╭─ Data section

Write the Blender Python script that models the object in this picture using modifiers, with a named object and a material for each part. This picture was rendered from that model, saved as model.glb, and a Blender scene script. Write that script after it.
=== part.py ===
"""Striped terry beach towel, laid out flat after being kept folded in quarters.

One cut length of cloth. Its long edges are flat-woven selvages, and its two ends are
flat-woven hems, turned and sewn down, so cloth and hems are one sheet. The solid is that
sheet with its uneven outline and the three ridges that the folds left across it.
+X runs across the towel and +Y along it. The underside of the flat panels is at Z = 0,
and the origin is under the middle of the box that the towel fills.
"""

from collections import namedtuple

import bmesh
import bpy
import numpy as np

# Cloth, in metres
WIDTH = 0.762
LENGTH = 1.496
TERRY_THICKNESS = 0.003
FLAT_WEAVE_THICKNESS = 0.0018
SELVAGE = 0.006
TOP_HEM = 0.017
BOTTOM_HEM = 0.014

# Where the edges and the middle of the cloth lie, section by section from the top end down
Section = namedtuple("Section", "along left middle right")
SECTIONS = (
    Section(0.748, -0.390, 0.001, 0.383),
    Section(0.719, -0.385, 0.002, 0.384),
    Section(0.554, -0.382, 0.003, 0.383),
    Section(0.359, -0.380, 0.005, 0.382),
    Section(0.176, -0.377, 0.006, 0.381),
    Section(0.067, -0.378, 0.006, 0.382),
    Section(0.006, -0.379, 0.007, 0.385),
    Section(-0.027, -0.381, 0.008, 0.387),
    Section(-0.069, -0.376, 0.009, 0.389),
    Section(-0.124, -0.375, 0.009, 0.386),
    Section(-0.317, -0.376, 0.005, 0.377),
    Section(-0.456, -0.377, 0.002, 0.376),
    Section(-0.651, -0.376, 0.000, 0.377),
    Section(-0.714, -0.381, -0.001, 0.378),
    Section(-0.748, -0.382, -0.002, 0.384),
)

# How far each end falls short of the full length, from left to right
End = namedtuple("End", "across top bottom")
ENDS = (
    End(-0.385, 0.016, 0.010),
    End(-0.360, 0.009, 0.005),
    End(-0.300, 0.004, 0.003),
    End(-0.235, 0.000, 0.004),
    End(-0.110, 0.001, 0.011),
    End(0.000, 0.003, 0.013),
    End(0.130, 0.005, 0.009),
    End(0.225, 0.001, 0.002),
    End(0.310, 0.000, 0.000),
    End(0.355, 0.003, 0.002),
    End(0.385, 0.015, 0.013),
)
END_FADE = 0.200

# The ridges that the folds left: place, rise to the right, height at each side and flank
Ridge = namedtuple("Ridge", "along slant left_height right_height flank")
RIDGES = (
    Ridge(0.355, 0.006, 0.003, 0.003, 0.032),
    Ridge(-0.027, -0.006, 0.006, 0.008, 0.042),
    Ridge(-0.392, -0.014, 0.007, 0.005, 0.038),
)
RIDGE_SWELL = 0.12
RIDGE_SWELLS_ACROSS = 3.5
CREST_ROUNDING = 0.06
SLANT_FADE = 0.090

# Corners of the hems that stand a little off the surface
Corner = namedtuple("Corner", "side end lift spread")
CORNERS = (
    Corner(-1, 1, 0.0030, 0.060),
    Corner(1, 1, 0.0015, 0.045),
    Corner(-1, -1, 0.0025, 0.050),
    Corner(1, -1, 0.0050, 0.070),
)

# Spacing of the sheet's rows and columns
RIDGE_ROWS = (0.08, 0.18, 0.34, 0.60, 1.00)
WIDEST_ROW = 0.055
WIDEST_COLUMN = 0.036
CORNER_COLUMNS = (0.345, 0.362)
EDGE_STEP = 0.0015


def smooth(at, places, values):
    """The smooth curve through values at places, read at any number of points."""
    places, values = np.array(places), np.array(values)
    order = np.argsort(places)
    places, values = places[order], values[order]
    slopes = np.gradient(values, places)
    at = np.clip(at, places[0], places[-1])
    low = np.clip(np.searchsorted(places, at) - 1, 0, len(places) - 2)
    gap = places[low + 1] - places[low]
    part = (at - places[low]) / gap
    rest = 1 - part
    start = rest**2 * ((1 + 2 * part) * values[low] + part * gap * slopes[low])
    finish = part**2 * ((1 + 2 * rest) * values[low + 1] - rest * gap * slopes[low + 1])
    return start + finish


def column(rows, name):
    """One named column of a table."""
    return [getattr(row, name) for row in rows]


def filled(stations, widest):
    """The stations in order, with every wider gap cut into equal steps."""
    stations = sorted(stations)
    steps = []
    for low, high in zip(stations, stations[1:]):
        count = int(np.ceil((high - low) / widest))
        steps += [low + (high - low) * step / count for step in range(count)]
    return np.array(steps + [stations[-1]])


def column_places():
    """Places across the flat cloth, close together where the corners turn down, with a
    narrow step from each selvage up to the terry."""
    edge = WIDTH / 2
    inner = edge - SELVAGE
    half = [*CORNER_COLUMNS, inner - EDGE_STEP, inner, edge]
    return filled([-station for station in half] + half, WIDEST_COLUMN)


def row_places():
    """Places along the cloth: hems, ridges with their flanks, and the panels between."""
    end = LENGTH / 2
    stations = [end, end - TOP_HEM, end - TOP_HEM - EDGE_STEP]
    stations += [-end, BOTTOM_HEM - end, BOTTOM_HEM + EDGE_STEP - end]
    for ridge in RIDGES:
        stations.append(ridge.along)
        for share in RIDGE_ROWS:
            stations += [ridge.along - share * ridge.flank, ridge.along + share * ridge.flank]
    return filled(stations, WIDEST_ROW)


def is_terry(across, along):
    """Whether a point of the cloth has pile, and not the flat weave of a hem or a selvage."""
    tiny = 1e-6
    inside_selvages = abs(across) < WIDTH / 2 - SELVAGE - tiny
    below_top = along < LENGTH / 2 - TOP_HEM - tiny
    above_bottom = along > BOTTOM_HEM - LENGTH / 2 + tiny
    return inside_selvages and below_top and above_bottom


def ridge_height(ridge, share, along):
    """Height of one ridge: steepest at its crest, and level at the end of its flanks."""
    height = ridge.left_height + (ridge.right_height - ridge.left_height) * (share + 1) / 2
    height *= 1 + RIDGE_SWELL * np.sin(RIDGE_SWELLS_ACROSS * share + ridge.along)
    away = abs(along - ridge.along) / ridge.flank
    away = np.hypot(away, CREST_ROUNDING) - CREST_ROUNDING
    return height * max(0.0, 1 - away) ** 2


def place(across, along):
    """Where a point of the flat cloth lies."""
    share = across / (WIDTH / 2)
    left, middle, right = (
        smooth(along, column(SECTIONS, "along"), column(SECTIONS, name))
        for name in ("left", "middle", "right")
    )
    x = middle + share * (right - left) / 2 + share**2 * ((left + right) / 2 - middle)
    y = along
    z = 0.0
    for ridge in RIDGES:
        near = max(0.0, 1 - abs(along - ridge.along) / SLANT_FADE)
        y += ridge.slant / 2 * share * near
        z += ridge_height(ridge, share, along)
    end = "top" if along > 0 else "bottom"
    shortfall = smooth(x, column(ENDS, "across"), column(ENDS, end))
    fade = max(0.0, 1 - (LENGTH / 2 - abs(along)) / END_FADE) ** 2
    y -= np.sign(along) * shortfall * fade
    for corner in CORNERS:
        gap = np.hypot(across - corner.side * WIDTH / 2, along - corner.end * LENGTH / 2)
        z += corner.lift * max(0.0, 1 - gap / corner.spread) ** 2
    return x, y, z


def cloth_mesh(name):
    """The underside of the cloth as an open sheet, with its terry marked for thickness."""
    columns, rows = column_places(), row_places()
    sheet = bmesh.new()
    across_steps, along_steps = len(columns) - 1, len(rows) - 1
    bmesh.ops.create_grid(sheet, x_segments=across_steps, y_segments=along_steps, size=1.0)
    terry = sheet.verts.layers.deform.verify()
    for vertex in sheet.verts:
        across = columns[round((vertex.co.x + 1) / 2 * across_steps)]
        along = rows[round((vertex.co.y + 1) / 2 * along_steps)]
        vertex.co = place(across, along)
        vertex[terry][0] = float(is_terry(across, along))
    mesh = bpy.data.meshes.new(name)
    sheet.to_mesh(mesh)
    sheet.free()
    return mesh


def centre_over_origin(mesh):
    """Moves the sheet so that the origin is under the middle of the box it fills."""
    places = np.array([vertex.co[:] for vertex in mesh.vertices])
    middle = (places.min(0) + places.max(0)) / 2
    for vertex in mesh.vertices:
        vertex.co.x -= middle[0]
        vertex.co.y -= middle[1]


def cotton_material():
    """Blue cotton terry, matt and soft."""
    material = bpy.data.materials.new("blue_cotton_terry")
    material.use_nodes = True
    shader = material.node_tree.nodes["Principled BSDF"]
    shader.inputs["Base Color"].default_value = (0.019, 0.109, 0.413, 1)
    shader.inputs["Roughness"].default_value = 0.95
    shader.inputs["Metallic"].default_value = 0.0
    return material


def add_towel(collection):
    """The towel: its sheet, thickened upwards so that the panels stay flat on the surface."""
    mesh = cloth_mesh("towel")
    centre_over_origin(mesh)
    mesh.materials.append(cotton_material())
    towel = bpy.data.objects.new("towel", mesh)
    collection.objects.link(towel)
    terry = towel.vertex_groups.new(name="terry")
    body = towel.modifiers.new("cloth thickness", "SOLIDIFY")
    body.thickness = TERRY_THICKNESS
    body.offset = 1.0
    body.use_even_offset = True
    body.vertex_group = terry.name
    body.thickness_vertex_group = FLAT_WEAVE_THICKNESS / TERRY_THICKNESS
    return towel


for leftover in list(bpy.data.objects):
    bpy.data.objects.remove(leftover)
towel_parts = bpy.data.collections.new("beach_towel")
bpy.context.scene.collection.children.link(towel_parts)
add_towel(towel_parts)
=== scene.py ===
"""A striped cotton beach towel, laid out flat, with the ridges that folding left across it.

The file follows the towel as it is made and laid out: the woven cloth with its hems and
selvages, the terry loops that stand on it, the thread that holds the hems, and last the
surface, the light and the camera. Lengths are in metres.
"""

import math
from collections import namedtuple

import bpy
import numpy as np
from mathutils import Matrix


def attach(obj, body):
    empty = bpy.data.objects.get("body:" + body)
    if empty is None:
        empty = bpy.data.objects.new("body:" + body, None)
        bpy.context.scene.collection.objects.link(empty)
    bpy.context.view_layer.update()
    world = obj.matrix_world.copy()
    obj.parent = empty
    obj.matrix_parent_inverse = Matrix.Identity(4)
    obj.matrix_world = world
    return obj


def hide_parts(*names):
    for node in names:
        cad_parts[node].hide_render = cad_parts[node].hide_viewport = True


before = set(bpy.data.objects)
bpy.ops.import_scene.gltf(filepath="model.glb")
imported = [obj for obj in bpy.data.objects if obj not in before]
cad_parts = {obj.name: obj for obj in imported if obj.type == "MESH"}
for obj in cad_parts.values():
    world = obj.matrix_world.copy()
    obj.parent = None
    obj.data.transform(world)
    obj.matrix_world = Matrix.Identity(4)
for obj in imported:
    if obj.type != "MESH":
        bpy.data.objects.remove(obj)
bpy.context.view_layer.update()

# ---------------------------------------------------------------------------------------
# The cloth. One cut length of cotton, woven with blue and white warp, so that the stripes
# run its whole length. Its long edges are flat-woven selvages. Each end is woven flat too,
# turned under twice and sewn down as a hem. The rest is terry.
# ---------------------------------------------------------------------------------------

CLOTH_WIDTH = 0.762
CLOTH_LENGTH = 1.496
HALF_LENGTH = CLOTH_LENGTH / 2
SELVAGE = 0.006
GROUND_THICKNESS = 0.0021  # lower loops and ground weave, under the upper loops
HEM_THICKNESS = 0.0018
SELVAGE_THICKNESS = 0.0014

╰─
╭─ Data section

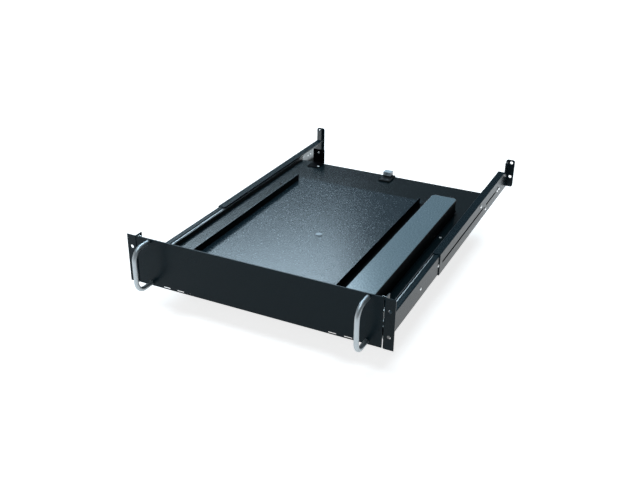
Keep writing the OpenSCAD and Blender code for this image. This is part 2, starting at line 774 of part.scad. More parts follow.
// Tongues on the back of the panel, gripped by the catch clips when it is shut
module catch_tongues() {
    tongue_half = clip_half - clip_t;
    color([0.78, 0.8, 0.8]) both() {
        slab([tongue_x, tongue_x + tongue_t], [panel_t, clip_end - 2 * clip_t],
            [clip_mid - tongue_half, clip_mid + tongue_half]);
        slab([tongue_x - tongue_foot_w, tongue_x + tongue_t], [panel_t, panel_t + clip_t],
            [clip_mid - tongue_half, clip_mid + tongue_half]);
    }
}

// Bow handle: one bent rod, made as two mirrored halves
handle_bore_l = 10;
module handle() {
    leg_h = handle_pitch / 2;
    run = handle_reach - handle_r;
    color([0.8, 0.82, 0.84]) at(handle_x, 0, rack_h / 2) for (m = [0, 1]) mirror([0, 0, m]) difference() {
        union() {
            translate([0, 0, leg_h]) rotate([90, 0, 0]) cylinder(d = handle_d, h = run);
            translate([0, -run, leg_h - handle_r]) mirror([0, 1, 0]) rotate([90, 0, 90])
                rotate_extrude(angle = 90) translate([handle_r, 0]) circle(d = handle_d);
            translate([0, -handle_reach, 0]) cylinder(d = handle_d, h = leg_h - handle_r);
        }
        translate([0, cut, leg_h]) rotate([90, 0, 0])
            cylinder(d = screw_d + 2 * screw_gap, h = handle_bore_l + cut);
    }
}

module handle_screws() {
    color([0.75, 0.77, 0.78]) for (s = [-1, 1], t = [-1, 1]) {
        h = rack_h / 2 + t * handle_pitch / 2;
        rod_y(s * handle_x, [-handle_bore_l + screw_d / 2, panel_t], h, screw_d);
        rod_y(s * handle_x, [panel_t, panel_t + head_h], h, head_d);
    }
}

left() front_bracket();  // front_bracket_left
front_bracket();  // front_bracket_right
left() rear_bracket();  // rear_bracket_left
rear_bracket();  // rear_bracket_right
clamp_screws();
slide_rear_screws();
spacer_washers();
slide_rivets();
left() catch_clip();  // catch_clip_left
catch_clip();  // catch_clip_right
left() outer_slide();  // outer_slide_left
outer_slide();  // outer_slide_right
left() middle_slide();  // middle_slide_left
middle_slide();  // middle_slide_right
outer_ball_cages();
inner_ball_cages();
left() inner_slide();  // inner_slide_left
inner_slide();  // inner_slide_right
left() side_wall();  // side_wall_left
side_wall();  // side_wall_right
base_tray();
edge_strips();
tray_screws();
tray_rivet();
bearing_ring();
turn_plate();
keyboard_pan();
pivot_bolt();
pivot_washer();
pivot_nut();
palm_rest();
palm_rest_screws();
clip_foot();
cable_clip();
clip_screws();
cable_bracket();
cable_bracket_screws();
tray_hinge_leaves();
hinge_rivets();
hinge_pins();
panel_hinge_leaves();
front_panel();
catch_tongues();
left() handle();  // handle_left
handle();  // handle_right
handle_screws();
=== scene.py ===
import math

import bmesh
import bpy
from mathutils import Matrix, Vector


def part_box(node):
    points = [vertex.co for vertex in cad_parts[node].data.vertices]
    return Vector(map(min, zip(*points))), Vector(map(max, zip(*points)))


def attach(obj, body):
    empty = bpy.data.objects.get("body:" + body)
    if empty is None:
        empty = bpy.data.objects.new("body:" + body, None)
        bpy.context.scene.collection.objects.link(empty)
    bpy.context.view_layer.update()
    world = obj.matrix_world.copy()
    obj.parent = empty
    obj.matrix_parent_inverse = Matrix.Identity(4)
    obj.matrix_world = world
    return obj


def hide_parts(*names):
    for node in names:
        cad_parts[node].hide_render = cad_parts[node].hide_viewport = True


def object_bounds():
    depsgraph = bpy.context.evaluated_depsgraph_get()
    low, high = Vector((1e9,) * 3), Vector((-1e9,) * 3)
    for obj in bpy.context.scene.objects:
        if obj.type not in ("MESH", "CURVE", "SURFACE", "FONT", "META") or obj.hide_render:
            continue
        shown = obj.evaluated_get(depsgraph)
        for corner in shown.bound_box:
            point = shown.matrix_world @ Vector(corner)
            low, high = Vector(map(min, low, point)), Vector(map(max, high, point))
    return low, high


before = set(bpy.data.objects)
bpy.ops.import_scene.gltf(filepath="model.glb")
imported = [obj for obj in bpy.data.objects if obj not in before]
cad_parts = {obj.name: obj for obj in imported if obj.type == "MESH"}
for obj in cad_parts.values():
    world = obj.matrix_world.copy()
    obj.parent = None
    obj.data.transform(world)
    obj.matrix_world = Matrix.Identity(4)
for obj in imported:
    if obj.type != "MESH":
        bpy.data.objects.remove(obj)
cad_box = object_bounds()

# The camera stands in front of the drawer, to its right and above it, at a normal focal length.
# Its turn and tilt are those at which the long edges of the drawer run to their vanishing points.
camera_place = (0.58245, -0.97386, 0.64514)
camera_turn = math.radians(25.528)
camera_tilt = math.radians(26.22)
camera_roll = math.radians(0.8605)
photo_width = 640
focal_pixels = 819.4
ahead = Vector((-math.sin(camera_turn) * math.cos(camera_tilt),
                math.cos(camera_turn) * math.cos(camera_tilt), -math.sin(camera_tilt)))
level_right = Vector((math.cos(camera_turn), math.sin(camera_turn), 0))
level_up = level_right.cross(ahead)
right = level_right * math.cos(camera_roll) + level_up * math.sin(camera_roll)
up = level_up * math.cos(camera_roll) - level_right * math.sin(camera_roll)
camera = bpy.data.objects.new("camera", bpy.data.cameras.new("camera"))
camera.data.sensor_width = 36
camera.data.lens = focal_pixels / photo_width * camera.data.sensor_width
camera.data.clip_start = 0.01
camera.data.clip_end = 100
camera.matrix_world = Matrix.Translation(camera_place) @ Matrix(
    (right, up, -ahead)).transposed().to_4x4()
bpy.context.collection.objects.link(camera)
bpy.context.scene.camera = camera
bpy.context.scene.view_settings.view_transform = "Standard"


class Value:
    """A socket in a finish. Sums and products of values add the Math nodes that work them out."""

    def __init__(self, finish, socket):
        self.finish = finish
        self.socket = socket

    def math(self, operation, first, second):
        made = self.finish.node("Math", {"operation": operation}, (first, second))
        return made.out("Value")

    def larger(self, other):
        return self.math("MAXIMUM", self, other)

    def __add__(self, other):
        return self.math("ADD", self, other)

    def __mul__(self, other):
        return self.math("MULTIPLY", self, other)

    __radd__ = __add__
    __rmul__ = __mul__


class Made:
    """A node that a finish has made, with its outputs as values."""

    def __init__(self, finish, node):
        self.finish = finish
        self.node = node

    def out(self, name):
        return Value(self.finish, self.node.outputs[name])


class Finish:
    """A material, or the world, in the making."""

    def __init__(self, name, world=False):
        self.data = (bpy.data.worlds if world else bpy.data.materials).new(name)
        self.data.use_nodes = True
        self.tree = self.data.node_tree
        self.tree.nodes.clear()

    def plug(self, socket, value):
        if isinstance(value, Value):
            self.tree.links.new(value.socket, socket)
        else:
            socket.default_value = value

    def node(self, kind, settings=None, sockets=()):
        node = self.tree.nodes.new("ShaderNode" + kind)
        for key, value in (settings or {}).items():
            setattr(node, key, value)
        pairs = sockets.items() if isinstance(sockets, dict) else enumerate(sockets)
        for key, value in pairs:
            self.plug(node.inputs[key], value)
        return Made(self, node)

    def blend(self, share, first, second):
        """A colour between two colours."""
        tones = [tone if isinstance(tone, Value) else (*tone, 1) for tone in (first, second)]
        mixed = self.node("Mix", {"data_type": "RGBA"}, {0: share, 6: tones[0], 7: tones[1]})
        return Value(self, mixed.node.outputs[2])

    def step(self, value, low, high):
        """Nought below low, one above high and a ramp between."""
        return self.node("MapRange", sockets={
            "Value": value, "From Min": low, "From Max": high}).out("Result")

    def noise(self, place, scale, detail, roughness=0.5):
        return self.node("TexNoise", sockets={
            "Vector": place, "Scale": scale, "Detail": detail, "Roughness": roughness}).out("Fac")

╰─
╭─ Data section

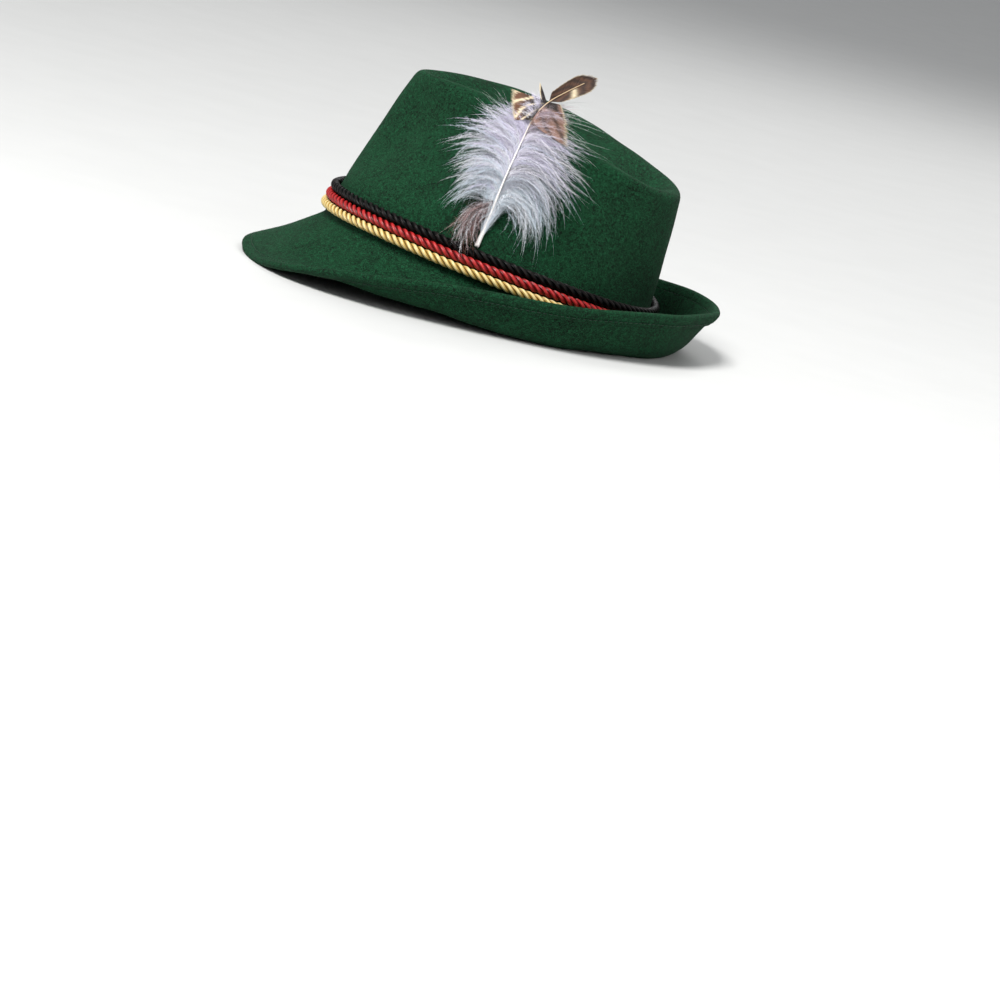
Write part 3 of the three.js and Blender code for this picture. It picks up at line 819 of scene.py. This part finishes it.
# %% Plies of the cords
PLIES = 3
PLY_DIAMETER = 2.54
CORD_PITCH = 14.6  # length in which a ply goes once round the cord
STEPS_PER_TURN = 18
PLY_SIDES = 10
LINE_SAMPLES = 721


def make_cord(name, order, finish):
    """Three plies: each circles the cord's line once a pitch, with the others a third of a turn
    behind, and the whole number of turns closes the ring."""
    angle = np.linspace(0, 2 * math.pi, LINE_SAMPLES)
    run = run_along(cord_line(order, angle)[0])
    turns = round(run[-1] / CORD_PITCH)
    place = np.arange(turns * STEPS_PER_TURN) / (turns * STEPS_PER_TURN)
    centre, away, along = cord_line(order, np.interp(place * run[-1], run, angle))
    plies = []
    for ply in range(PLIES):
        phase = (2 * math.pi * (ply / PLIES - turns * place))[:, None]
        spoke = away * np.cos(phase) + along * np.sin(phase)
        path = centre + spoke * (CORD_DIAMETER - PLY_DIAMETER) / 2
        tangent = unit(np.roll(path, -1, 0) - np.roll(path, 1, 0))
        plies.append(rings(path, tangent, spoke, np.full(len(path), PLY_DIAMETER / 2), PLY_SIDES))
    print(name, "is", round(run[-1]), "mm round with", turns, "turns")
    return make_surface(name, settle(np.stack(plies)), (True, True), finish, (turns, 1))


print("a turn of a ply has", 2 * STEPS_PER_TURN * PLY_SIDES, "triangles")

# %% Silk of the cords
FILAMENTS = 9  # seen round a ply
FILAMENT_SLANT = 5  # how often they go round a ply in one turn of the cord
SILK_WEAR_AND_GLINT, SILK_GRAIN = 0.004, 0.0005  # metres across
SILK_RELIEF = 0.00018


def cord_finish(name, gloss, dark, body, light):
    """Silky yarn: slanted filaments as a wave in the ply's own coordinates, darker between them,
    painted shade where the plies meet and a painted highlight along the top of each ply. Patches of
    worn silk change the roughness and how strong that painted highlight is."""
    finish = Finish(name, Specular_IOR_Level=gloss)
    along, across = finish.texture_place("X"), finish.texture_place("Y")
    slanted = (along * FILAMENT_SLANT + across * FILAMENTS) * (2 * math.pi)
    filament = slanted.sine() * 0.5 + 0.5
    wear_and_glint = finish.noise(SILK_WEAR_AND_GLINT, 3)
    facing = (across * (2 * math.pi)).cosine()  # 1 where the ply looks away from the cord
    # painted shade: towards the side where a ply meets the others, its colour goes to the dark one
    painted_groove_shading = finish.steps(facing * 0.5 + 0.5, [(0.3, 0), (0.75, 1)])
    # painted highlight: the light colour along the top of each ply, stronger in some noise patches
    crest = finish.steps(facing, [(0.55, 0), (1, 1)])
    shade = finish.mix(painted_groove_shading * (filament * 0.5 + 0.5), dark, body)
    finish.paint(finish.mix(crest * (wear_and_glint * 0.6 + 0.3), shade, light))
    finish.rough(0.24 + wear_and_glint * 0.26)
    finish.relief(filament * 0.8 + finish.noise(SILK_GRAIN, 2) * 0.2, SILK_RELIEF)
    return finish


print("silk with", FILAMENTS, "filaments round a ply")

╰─

Exercise directions:
Nothing outside the span should appear: copy exactly from the line with "outer_ball_cages();" through the line with "shown = obj.evaluated_get(depsgraph)".

Result:
outer_ball_cages();
inner_ball_cages();
left() inner_slide();  // inner_slide_left
inner_slide();  // inner_slide_right
left() side_wall();  // side_wall_left
side_wall();  // side_wall_right
base_tray();
edge_strips();
tray_screws();
tray_rivet();
bearing_ring();
turn_plate();
keyboard_pan();
pivot_bolt();
pivot_washer();
pivot_nut();
palm_rest();
palm_rest_screws();
clip_foot();
cable_clip();
clip_screws();
cable_bracket();
cable_bracket_screws();
tray_hinge_leaves();
hinge_rivets();
hinge_pins();
panel_hinge_leaves();
front_panel();
catch_tongues();
left() handle();  // handle_left
handle();  // handle_right
handle_screws();
=== scene.py ===
import math

import bmesh
import bpy
from mathutils import Matrix, Vector


def part_box(node):
    points = [vertex.co for vertex in cad_parts[node].data.vertices]
    return Vector(map(min, zip(*points))), Vector(map(max, zip(*points)))


def attach(obj, body):
    empty = bpy.data.objects.get("body:" + body)
    if empty is None:
        empty = bpy.data.objects.new("body:" + body, None)
        bpy.context.scene.collection.objects.link(empty)
    bpy.context.view_layer.update()
    world = obj.matrix_world.copy()
    obj.parent = empty
    obj.matrix_parent_inverse = Matrix.Identity(4)
    obj.matrix_world = world
    return obj


def hide_parts(*names):
    for node in names:
        cad_parts[node].hide_render = cad_parts[node].hide_viewport = True


def object_bounds():
    depsgraph = bpy.context.evaluated_depsgraph_get()
    low, high = Vector((1e9,) * 3), Vector((-1e9,) * 3)
    for obj in bpy.context.scene.objects:
        if obj.type not in ("MESH", "CURVE", "SURFACE", "FONT", "META") or obj.hide_render:
            continue
        shown = obj.evaluated_get(depsgraph)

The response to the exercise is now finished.